See response below following the graphs.

set.seed(124566791)

# load data

series <- tsibbledata::aus_retail %>%
  filter(`Series ID` == sample(aus_retail$`Series ID`,1)) #1 specifies number of Series ID groups

# autoplot

p1<-series%>%
  autoplot(Turnover)+
  labs(title = 'Figure 1. Inter-Annual Turnover in Pharmaceutical, Cosmetic and Toiletry Retail Industry', 
       subtitle = '1982-2020')+
  theme(axis.text.x = element_text(angle = 90))+
  theme_classic()

p2<-series%>%
  separate(Month, into=c('Year', 'Month'), sep=' ')%>%
  mutate(Year = as.numeric(Year))%>%
  filter(Year >= 1982)%>%
  ggplot(aes(Month, Turnover))+
  geom_point(aes( color=Year))+
  theme(axis.text.x = element_text(angle = 90))+
  labs(title = 'Figure 2. Monthly Turnover in Pharmaceutical, Cosmetic and Toiletry Retail Industry',
       subtitle = '1982-2020')+
  theme_classic()

# gg_season

p3<-series%>%
  gg_season(Turnover)+
  labs(title = 'Figure 3. Turnover in Pharmaceutical, Cosmetic and Toiletry Retail Industry',
       subtitle='By Month and Year')+
  theme_classic()

# gg_subseries

p4<-series%>%
  gg_subseries(Turnover)+
  labs(title = 'Figure 4. Turnover in Pharmaceutical, Cosmetic and Toiletry Retail Industry',
       subtitle='Subplots: Month and Year', x='Year')+
  theme_classic()+
  theme(axis.text.x = element_text(angle = 90))

# ACF

p5<-series%>%
  ACF(Turnover, lag_max=48) %>%
  autoplot()+
  labs('Figure 5. Autocorrelation: Turnover in Pharmaceutical, Cosmetic and Toiletry Retail Industry')+
  theme_classic()

# gg_lag

p6<-series%>%
  gg_lag(Turnover, geom = 'point', lags = 1:12)+
  labs(title = 'Figure 6. Lag in Turnover in Pharmaceutical, Cosmetic and Toiletry Retail Industry',
       x = "lag(Turnover, k)")+
  theme_classic()

# print plots

p1

p2

p3

p4

p5

p6

Q8 Summary:

The following patterns are apparent in this series:

  • There is a strong increasing, non-stationary, trend (curvilinear) in Turnover between 1990-1920, which may include an ~ decadal pattern (starting in 1990) of increase followed by short decline. Fig. 1 & 4. A similar, less pronounced, cyclic pattern appears at the mid-point of the decadal period (Fig. 4).
  • There is a strong component of seasonality with turnover counts greatest in Dec and lowest in early winter (Jan-Feb).

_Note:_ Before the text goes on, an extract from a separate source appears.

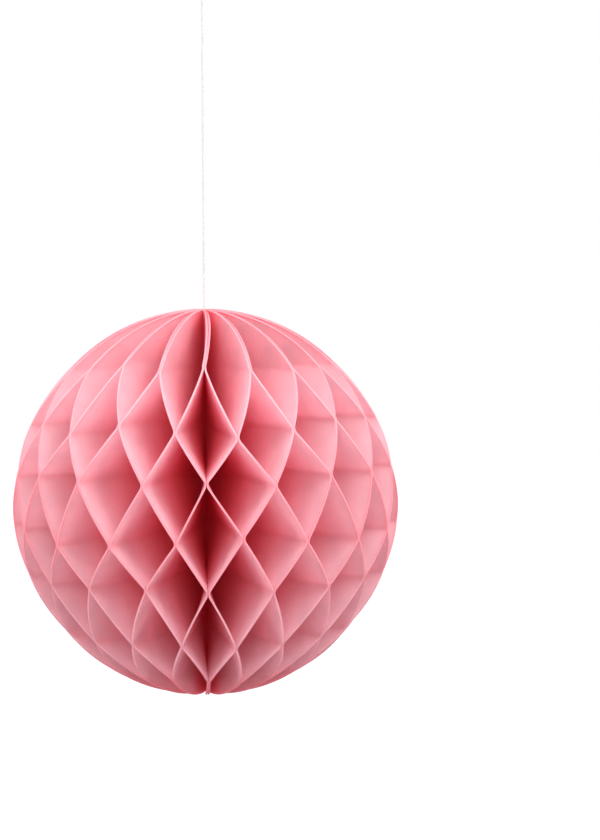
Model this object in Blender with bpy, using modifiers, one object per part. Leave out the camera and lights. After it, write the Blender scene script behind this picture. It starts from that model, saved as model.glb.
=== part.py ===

Fig. 2-4.
  • The amplitude of seasonality increases within and across years after ~ 2008. This may be a response to the 2008 recession (Fig. 1 & 4).
  • There is significant autocorrelation at every lag (Fig. 5 & 6) as well as trend and signs of seasonality (scalloping), with peaks 12 months apart (Fig. 6).

Retail turnover ($Million AUD) in the Pharmaceutical, Cosmetic, and Toiletry industry has increased since the early 1980’s, with greater seasonal and inter-annual variation subsequent to ~2008. There is a strong seasonal component with turnover spiking with the end-of-year holiday season, followed by a lull for several months. The possibility of a decadal cycle in the industry (if confirmed) is interesting and warrants further investigation.